Шрифт:
Интервал:
Закладка:
В тот вечер перед Новым годом, сидя возле ветхой синагоги, служившей, как я уже сказал, и кухней, и столовой для жалкой группки человеческих ископаемых, которые бежали из находившихся при смерти гетто Восточной Европы и чья единственная связь с кибуцем состояла в семейном родстве с некоторыми из его членов, Серени обсуждал с самим собой проблему, которая впоследствии со всей силой встанет перед сионистским государством, а именно: сможет ли государство евреев оставаться еврейским государством, не утрачивая своего плюрализма, в котором заключается его смысл? Он спрашивал себя, не придется ли платить за национальное возрождение разрушением традиционного коллективного сознания, которое потом понадобится, чтобы Земля Израиля не стала просто убежищем, вместо того чтобы стать социалистической землей обетованной. Я думаю, что тогда я впервые услышал, как кто-то сформулировал мысль о том, что сионизм является для иудаизма тем же, чем для римской цивилизации стали варвары, — инструментом физического возрождения через процесс моральной деградации; речь шла о насильственном переходе в нормальное состояние, чтобы потом вновь собрать силы для защиты своей уникальности, которую Серени собрался разрушить. Серени надеялся, что эту роль может взять на себя сионистский социализм. Он представлял себе это движение корнями старого дерева, давшего новые побеги надежды, социального и морального прогресса, причем не только для евреев. Еврейский социализм, в отличие от советского марксизма и итальянского фашистского национализма, в которых Серени тем не менее видел сходство с сионизмом, сумеет, возможно, развить энергии и сионизма, и социализма. Сионизм, по мнению Энцо Серени, должен стать тем, чем не удалось стать мадзиниевской версии итальянского Рисорджименто, — национальной верой, основанной на идее человеческого долга, а не прав, на новом подходе к старым проблемам, трансформацией слабости древней расы в новую цивилизованную силу.

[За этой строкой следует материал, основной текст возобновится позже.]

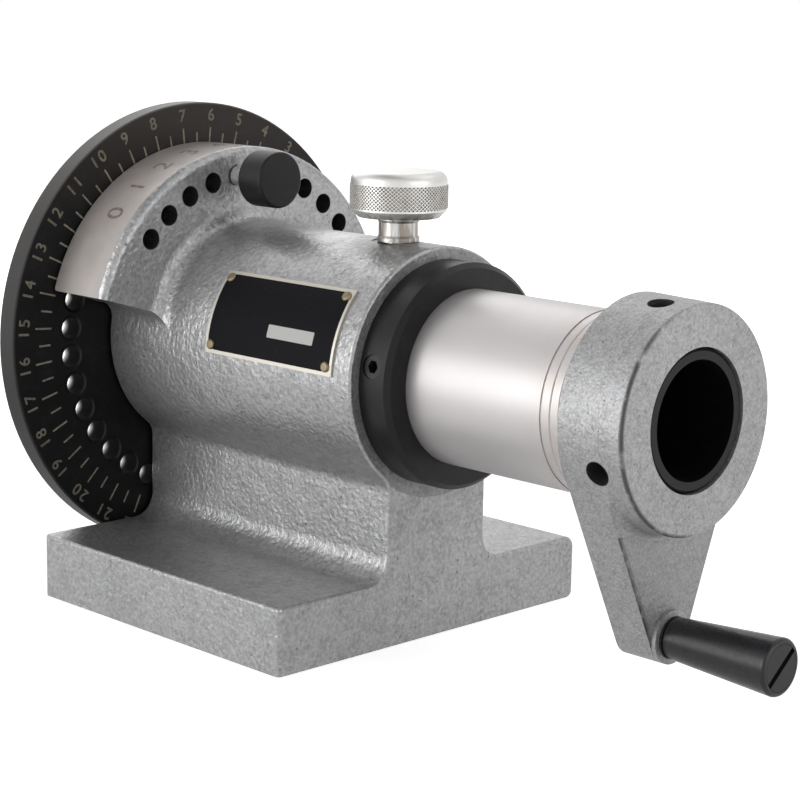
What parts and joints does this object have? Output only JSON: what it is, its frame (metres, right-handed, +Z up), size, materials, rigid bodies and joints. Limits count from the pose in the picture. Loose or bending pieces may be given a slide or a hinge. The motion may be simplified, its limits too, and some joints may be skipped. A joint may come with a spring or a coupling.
{
  "type": "collet spin index fixture",
  "caption": "Bench spin index fixture with a collet spindle, a numbered index plate and pin, a clamping screw and a hand crank on a through draw tube.",
  "frame": {"origin": "centre of the ground underside of the base", "axes": "+X along the spindle from the collet nose to the crank, +Z up, +Y to the left seen from the crank's side looking at the nose"},
  "size_m": [0.2195, 0.127, 0.1333],
  "materials": {
    "cast_paint": "light grey hammertone enamel",
    "ground_steel": "ground bare steel",
    "black_steel": "satin black oxide",
    "bright_knurl": "bright nickel plate, knurled",
    "black_handle": "satin black",
    "label_face": "black printed face, bare border",
    "brass": "plain brass"
  },
  "bodies": {
    "fixture": {"body_casting": "cast_paint", "nameplate": "label_face", "nameplate_rivets": "brass"},
    "spindle_group": {"spindle": "ground_steel", "index_plate": "black_steel", "index_plate_screws": "black_steel", "collet_key": "black_steel", "spindle_collar": "black_steel", "collar_set_screw": "black_steel", "thrust_ring": "ground_steel"},
    "crank_group": {"draw_tube": "black_steel", "crank_arm": "cast_paint", "crank_set_screws": "black_steel", "handle_washer": "black_steel", "handle_screw": "black_steel"},
    "handle_group": {"crank_handle": "black_handle"},
    "pin_group": {"index_pin": "ground_steel", "index_pin_knob": "black_steel"},
    "shoe_group": {"lock_shoe": "brass"},
    "clamp_group": {"lock_knob": "bright_knurl", "lock_stud": "ground_steel"}
  },
  "joints": [
    {"name": "spindle_spin", "type": "hinge", "parent": "fixture", "child": "spindle_group", "pos_m": [0, 0, 0.06985], "axis": [1, 0, 0], "continuous": true},
    {"name": "crank_spin", "type": "hinge", "parent": "spindle_group", "child": "crank_group", "pos_m": [0.1215, 0, 0.06985], "axis": [1, 0, 0], "continuous": true},
    {"name": "handle_spin", "type": "hinge", "parent": "crank_group", "child": "handle_group", "pos_m": [0.1405, 0.0021, 0.01649], "axis": [1, 0, 0], "continuous": true},
    {"name": "index_pin_slide", "type": "slide", "parent": "fixture", "child": "pin_group", "axis": [1, 0, 0], "range_m": [0, 0.027]},
    {"name": "lock_lift", "type": "slide", "parent": "fixture", "child": "shoe_group", "axis": [0, 0, 1], "range_m": [0, 0.0025]},
    {"name": "lock_turn", "type": "hinge", "parent": "shoe_group", "child": "clamp_group", "pos_m": [0.0321, 0, 0.1123], "axis": [0, 0, 1], "range_deg": [0, 720]}
  ],
  "couplings": [
    {"joint": "lock_turn", "follows": "lock_lift", "rad_per_m": 5026.5}
  ]
}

Та лаборатория, в которой смогут выкристаллизоваться новая мораль и душа коллективного движения, — кибуц, и только он! Но будет нелегко заставить еврейских беженцев из Европы, прибывших в Палестину не столько из идеализма, сколько из необходимости убежать от антисемитизма, понять, что кибуц — это новый светский монастырь, с помощью которого старо-новый Израиль сможет бороться с угрожающей опасностью разрушения и решить задачу возрождения нации. Это займет время, а времени так мало…
В тот вечер у меня создалось впечатление, что я слушаю аббата еще не созданного монастыря, отца-основателя нового монашеского ордена, который стремится превратить Гиват-Бренер в еврейское Монтекассино[57] или аббатство Клюни[58]. Мне не представилось возможности проверить справедливость этого предположения. Как бы ни были мы оба поглощены: он — водоворотом политической деятельности, я — своими романтическими мечтами, наши встречи после этого разговора были и редкими, и малоприятными. От этих коротких встреч у меня сложилось впечатление, что Серени выработал в себе несправедливое, предвзятое мнение обо мне. Я чувствовал, что он презирает меня за мое нежелание оставаться в кибуце и за мою эмоциональную привязанность к буржуазному миру, от которой я не мог избавиться. Среди итальянских иммигрантов я, должно быть, казался ему самым незрелым и наименее подготовленным. Мое невежество не переставало поражать его. Когда, сидя на траве перед Домом культуры, он проповедовал нам социализм, упоминая такие имена, как Лабриола[59] и Лассаль[60], Маркс и Роза Люксембург, Энгельс и Турати[61], по выражению моего лица он ясно видел, что эти имена ничего для меня не значили. Он говорил об эволюции рабочего движения в Палестине, объяснял нам суть моральных и политических проблем, созданных нашим сосуществованием с арабами. Но более всего мне запомнился его тезис о недопустимости торговой капиталистической конкуренции. «Не будет мира на земле, — говорил Серени, — ведь даже мы, социалисты, молимся: пусть мороз погубит апельсиновые плантации в Испании, чтобы мы уцелели здесь, в Палестине». Затем он погружался в сложные рассуждения об эксплуатации рабочих, о plus valorem (прибавочной стоимости), о капиталистах, занявших место феодалов, об арабских землевладельцах, которые, не будучи буржуа, осуществляют в Палестине историческую и политическую роль европейской буржуазии, об англичанах, которые через своих секретных агентов пытаются убедить арабов поддержать их поздний колониальный экспансионизм.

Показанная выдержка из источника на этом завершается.